Work to do:
Extract each line containing the string "scene".
>>>
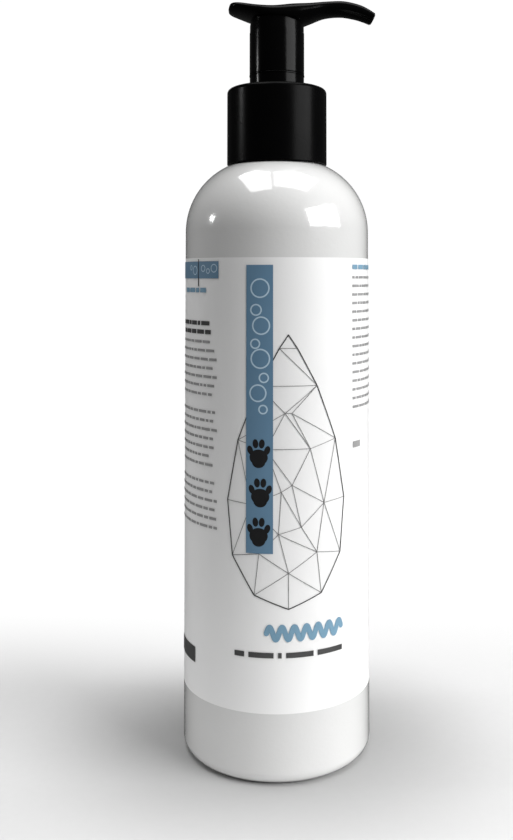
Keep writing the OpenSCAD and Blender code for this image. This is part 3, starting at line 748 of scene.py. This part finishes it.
head_mesh = bmesh.new()
shell = bmesh.new()
rows = [(Vector(top), Vector(low), half) for top, low, half in stations]
loops = []
for i in range(len(rows) - 1):
    near = [rows[max(0, min(len(rows) - 1, k))] for k in (i - 1, i, i + 1, i + 2)]
    for step in range(row_steps):
        loops.append(ring(shell, *(through(*values, step / row_steps) for values in zip(*near)),
                          top_power))
# the tip: a shallow lip, then the flat end with the nozzle's bore
top, low, half = rows[-1]
back = (rows[-2][0] - top).normalized()
for set_back, inward in ((1.0, 0.0), (0.95, 0.14), (0.2, 0.14), (0.0, 0.32)):
    inset = (low - top).normalized() * inward
    loops.append(ring(shell, top + inset + back * set_back, low - inset + back * set_back,
                      half - inward, top_power))
path = [Vector(point) for point in channel]
across_bore = (top - low).normalized() * bore_r
loops.append(ring(shell, (top + low) / 2 + across_bore, (top + low) / 2 - across_bore, bore_r, 2))
for a, b in zip(path, path[1:]):
    side = Vector((b - a).yx) * Vector((1, -1))
    side = side.normalized() * bore_r
    side = side if side.y > 0 else -side
    loops.append(ring(shell, a + side, a - side, bore_r, 2))
loops.append(ring(shell, path[-1] + side, path[-1] - side, bore_r, 2))
for a, b in zip(loops, loops[1:]):
    bmesh.ops.bridge_loops(shell, edges=a + b)
close_ends(shell)
bmesh.ops.translate(shell, vec=(0, 0, head_z), verts=shell.verts)
add_to(head_mesh, shell)

boss_z = collar_z - 4.5
stem_end, skirt_top, lug_r, lug_root = head_z - 2.1, head_z + 2.5, 6.11, boss_r - 0.3
turned(head_mesh, [
    (0, skirt_top), (skirt_r - 0.5, skirt_top), (skirt_r - 0.09, head_z),
    (skirt_r - 0.09, head_z - 1.9), (skirt_r, head_z - 2.05), (skirt_r, skirt_z, 0.12),
    (skirt_bore, skirt_z, 0.12), (skirt_bore, head_z - 2, 0.4), (boss_r, head_z - 2, 0.4),
    (boss_r, boss_z, 0.25), (boss_bore, boss_z, 0.25), (boss_bore, stem_end, 0.1),
    (stem_bore, stem_end, 0.1), (stem_bore, head_z + 0.9), (0, head_z + 0.9)], steps=128)
lug_half = math.degrees(math.asin(2.0 / lug_r))
for side in (90, 270):
    turned(head_mesh, [(lug_root, boss_z), (lug_r, boss_z, 0.2), (lug_r, boss_z + 1.5, 0.2),
                       (lug_root, boss_z + 1.5)],
           steps=16, turn=2 * lug_half, start=side - lug_half)
pump_head = finished("pump_head", head_mesh, gloss_black)
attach(pump_head, "head")
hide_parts("actuator")


# ------------------------------------------------------------------ floor, lights and camera
# A pale studio floor under soft lights: one overhead in two halves, a large one to the right, a
# weak fill behind on each side, and a small lamp on the left for the sparkle on the shoulder.
# Reflections leave out the floor and the two fills.
def emission(nodes, colour, strength):
    """An emission shader of one colour."""
    node = nodes.new("ShaderNodeEmission")
    node.inputs["Color"].default_value = (*colour, 1)
    node.inputs["Strength"].default_value = strength
    return node.outputs["Emission"]


floor_mesh = bmesh.new()
bmesh.ops.create_grid(floor_mesh, x_segments=8, y_segments=8, size=3000)
bmesh.ops.translate(floor_mesh, vec=(0, 0, -0.02), verts=floor_mesh.verts)
pale = bpy.data.materials.new("pale_floor")
pale.use_nodes = True
nodes, links = pale.node_tree.nodes, pale.node_tree.links
shader = nodes["Principled BSDF"]
shader.inputs["Roughness"].default_value = 0.8
shader.inputs["Specular IOR Level"].default_value = 0.1
where = nodes.new("ShaderNodeTexCoord")
speckle = nodes.new("ShaderNodeTexNoise")
speckle.inputs["Scale"].default_value = 400
links.new(where.outputs["Object"], speckle.inputs["Vector"])
tone = nodes.new("ShaderNodeMix")
tone.data_type = "RGBA"
tone.inputs["A"].default_value = (0.59, 0.59, 0.59, 1)
tone.inputs["B"].default_value = (0.61, 0.61, 0.61, 1)
links.new(speckle.outputs["Fac"], tone.inputs["Factor"])


def reach(nodes, links, socket, start, end, low, high):
    """A smooth change from one value to another as a distance grows."""
    node = nodes.new("ShaderNodeMapRange")
    node.interpolation_type = "SMOOTHSTEP"
    for name, value in (("From Min", start), ("From Max", end), ("To Min", low), ("To Max", high)):
        node.inputs[name].default_value = value
    links.new(socket, node.inputs["Value"])
    return node.outputs["Result"]


# painted shadow and painted bounce light: what the camera sees is painted darker under the bottle's
# foot, and for what the bottle sees the floor is painted 1.3 times brighter near the foot and fades
# out further off
length = nodes.new("ShaderNodeVectorMath")
length.operation = "LENGTH"
links.new(where.outputs["Object"], length.inputs[0])
seen = nodes.new("ShaderNodeLightPath")
# painted shadow under the foot for camera rays, painted bounce light near it for all other rays
painted_shadow_and_bounce = nodes.new("ShaderNodeMix")
links.new(seen.outputs["Is Camera Ray"], painted_shadow_and_bounce.inputs["Factor"])
links.new(reach(nodes, links, length.outputs["Value"], 0.06, 0.26, 1.3, 0), painted_shadow_and_bounce.inputs["A"])
links.new(reach(nodes, links, length.outputs["Value"], 0.018, 0.075, 0.62, 1), painted_shadow_and_bounce.inputs["B"])
shade = nodes.new("ShaderNodeVectorMath")
shade.operation = "SCALE"
links.new(tone.outputs["Result"], shade.inputs[0])
links.new(painted_shadow_and_bounce.outputs["Result"], shade.inputs["Scale"])
links.new(shade.outputs["Vector"], shader.inputs["Base Color"])
# behind the bottle, and further off all round, it fades into the white of the backdrop
place = nodes.new("ShaderNodeSeparateXYZ")
links.new(where.outputs["Object"], place.inputs["Vector"])
white_out = nodes.new("ShaderNodeMath")
white_out.operation = "MAXIMUM"
links.new(reach(nodes, links, place.outputs["Y"], 0.015, 0.11, 0, 1), white_out.inputs[0])
links.new(reach(nodes, links, length.outputs["Value"], 0.14, 0.36, 0, 1), white_out.inputs[1])
lit = nodes.new("ShaderNodeMath")
lit.operation = "MULTIPLY"
links.new(white_out.outputs["Value"], lit.inputs[0])
links.new(seen.outputs["Is Camera Ray"], lit.inputs[1])
blend = nodes.new("ShaderNodeMixShader")
links.new(lit.outputs["Value"], blend.inputs["Fac"])
links.new(shader.outputs["BSDF"], blend.inputs[1])
links.new(emission(nodes, (1, 1, 1), 1.02), blend.inputs[2])
links.new(blend.outputs["Shader"], nodes["Material Output"].inputs["Surface"])
floor = finished("floor", floor_mesh, pale)
floor.visible_glossy = False

# white behind everything, and a dim room for what the surfaces see
room = bpy.data.worlds.new("room")
bpy.context.scene.world = room
room.use_nodes = True
nodes, links = room.node_tree.nodes, room.node_tree.links
dim = nodes["Background"]
dim.inputs["Color"].default_value = (0.07, 0.07, 0.07, 1)
white = nodes.new("ShaderNodeBackground")
white.inputs["Color"].default_value = (1, 1, 1, 1)
white.inputs["Strength"].default_value = 1.02
seen = nodes.new("ShaderNodeLightPath")
choice = nodes.new("ShaderNodeMixShader")
links.new(seen.outputs["Is Camera Ray"], choice.inputs["Fac"])
links.new(dim.outputs["Background"], choice.inputs[1])
links.new(white.outputs["Background"], choice.inputs[2])
links.new(choice.outputs["Shader"], nodes["World Output"].inputs["Surface"])


def softbox(name, place, aim, size, radiance, round_face=False):
    """A soft light of one size in metres, turned to face a point, as bright as its radiance says."""
    light = bpy.data.lights.new(name, "AREA")
    light.shape = "ELLIPSE" if round_face else "RECTANGLE"
    light.size, light.size_y = size
    area = size[0] * size[1] * (math.pi / 4 if round_face else 1)
    light.energy = radiance * math.pi * area
    obj = bpy.data.objects.new(name, light)
    obj.location = place
    obj.rotation_euler = (Vector(aim) - Vector(place)).to_track_quat("-Z", "Y").to_euler()
    bpy.context.scene.collection.objects.link(obj)
    return obj


shoulder = (0, 0, 0.14)
softbox("overhead_left", (-0.245, -0.05, 0.92), (-0.245, -0.05, 0), (0.35, 0.66), 5.2)
softbox("overhead_right", (0.22, -0.05, 0.92), (0.22, -0.05, 0), (0.50, 0.50), 5.2)
softbox("right_softbox", (0.72, -0.38, 0.42), shoulder, (0.66, 0.40), 11.5)
for name, side, radiance in (("left_fill", -0.70, 1.6), ("right_fill", 0.70, 2.4)):
    fill = softbox(name, (side, 0.36, 0.28), (0, 0, 0.05), (0.60, 0.50), radiance)
    fill.visible_glossy = False
softbox("left_lamp", (-0.78, -0.02, 0.335), shoulder, (0.07, 0.08), 68.0, round_face=True)

camera = bpy.data.cameras.new("camera")
camera.lens = 41.29
camera.shift_x = -0.03074
camera.shift_y = -0.21
viewer = bpy.data.objects.new("camera", camera)
viewer.location = (0.0015, -0.26437, 0.12416)
viewer.rotation_euler = (math.radians(90 + 2.035), 0, 0)
bpy.context.scene.collection.objects.link(viewer)
bpy.context.scene.camera = viewer
bpy.context.scene.view_settings.view_transform = "Standard"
<<<
Solved exercise:
Keep writing the OpenSCAD and Blender code for this image. This is part 3, starting at line 748 of scene.py. This part finishes it.
bpy.context.scene.world = room
    bpy.context.scene.collection.objects.link(obj)
bpy.context.scene.collection.objects.link(viewer)
bpy.context.scene.camera = viewer
bpy.context.scene.view_settings.view_transform = "Standard"